Comparing TF-IDF, GloVe, and SBERT
I’m exploring better algorithms for findlike. At the moment, only lexical search algorithms have been implemented, but I know for a fact that semantic similarity trumps lexical search by a landslide.
So I ran a quick test to see how large the difference is between a context-aware model (SBERT) and a free-context model (GloVe) and statistical algorithms (TF-IDF, BM25).
Algorithm | Pre-trained model |
---|---|
GloVe | globe-wiki-gigaword-50 |
SBERT | all-MiniLM-L6-v2 |
When comparing NLP models and algorithms, people tend to use the same cliché phrase pairs like “I like to watch television / I’m wearing a wristwatch”. So let’s perk up things a bit and use more realistic sentences, preferably ones that could well have come straight out of my digital garden:
Reference) “In fact, writing down what matters is an art, as students make a lot of effort to process information and shape it into something useful.”
Sentence A) “Summarizing and transforming huge chunks of text into meaningful knowledge is a rewarding, albeit demanding craft.”
Sentence B) “The Zettelkasten method is the preferred personal knowledge management system for avid note takers nowadays.”
Sentence C) “As a matter of fact, given this useful information, a lot of art students are down to make some effort and get into shape, he writes.”
Notice that:
- Sentence A conveys more or less the same idea as reference sentence but with a different wording.
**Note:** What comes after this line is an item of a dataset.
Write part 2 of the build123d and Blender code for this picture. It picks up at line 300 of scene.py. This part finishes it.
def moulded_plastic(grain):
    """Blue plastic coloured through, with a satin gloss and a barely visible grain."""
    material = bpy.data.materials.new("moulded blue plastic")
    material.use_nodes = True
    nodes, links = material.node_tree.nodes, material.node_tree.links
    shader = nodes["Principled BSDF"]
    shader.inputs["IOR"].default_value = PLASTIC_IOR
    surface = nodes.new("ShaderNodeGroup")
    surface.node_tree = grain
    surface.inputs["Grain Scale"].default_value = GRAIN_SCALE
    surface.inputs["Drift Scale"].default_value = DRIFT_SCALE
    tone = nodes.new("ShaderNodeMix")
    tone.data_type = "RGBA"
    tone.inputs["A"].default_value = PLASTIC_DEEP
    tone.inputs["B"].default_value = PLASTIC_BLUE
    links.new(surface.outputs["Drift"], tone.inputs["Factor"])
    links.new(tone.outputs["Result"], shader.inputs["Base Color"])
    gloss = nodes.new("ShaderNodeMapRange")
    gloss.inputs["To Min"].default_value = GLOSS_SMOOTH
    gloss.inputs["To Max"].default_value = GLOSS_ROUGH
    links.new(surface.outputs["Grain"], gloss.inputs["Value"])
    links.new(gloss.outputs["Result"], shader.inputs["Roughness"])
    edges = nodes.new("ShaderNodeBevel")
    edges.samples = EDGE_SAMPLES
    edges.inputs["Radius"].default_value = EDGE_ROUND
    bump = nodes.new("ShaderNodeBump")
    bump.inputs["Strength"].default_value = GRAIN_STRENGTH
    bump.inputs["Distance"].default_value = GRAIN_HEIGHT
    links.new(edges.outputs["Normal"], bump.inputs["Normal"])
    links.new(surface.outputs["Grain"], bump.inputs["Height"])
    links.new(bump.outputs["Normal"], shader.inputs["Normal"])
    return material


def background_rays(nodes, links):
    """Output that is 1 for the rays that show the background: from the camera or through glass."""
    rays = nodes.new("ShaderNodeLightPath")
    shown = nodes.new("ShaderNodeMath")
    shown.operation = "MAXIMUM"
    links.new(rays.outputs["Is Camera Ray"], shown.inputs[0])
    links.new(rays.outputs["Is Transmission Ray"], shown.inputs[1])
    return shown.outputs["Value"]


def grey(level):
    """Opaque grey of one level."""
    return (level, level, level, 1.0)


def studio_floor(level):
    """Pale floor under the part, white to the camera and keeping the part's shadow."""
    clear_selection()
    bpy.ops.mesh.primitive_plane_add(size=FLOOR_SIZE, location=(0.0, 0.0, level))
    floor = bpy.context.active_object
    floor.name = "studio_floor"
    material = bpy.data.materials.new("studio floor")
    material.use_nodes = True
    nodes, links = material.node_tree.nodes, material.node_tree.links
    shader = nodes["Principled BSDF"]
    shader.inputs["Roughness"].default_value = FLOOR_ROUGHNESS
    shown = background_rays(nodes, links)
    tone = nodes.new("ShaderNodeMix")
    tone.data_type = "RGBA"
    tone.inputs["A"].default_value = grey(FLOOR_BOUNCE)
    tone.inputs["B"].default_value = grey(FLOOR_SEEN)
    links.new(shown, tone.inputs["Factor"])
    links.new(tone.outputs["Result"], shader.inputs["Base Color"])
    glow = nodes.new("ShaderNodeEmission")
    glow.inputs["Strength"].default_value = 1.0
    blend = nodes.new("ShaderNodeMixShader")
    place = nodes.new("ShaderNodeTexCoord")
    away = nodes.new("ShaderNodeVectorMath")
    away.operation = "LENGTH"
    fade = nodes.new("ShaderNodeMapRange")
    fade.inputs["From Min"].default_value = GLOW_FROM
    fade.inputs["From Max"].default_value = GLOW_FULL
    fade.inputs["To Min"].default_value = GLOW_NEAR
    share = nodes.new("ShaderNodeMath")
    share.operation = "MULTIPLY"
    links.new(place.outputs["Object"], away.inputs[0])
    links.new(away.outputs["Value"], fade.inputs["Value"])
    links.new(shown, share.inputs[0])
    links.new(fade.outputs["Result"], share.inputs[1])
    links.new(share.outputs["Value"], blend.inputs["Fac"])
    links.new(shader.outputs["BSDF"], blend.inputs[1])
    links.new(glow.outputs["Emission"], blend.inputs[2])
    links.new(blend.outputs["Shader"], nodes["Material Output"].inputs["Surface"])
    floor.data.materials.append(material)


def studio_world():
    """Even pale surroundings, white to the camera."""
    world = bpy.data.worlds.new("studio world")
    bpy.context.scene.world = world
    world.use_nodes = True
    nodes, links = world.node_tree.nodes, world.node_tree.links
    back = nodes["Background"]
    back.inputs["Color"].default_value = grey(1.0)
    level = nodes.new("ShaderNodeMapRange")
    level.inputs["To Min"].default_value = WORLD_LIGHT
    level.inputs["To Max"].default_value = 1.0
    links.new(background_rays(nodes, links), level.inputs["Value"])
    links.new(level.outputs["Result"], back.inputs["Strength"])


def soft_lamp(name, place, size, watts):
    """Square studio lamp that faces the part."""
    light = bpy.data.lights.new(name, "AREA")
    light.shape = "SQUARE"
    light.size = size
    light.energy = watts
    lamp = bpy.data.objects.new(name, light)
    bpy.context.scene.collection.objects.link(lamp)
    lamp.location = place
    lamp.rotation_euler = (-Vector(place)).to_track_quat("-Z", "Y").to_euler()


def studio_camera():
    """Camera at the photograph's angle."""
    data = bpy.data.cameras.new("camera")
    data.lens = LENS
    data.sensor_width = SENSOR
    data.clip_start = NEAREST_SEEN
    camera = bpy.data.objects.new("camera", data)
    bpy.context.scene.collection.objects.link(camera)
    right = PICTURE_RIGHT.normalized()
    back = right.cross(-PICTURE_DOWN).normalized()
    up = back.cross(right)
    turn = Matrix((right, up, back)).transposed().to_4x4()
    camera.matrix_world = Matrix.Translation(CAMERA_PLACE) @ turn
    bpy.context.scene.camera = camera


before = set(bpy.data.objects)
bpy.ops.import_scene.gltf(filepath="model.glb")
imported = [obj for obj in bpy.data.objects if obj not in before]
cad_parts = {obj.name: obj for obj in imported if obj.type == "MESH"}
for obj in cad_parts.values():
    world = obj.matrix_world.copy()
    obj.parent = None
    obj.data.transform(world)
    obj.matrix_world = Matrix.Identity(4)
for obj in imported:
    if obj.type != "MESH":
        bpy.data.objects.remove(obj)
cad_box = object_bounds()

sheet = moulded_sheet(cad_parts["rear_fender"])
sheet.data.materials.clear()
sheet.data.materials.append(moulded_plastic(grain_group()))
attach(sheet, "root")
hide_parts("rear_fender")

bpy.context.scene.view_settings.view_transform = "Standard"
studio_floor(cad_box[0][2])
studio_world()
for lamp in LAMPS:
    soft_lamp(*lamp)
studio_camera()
- Sentence B is loosely related to reference sentence, and belongs to the same overarching subject (information processing).
- Sentence C has nothing to do with reference sentence, but shares a lot of its word roots: “fact”, “write”, “matter”, “art”, “student”, “effort”, “information”, “shape”, “useful”.
Results
sentence | Expected similarity | TF-IDF | BM25 | GloVe (averaged) | GloVe + SIF | SBERT |
---|---|---|---|---|---|---|
A | medium/high | 0.0 | 0.0 | 0.96 | -0.29 | 0.39 |
B | medium/low | 0.0 | 0.0 | 0.93 | -0.63 | 0.17 |
C | low | 0.75 | 1.59 | 0.99 | 0.47 | 0.69 |
Unsurprisingly, the statistical approaches TF-IDF and BM25 see zero similarity between the reference sentence and A and B, and a lot of similarity between reference and C, given that almost every word in the former is also present in the latter.
However, I confess that I expected more from pre-trained SBERT. It wasn’t able to capture the essence of each sentence, especially between Reference and C. Although they overlap in lexical grounds, the two sentences have significantly different themes.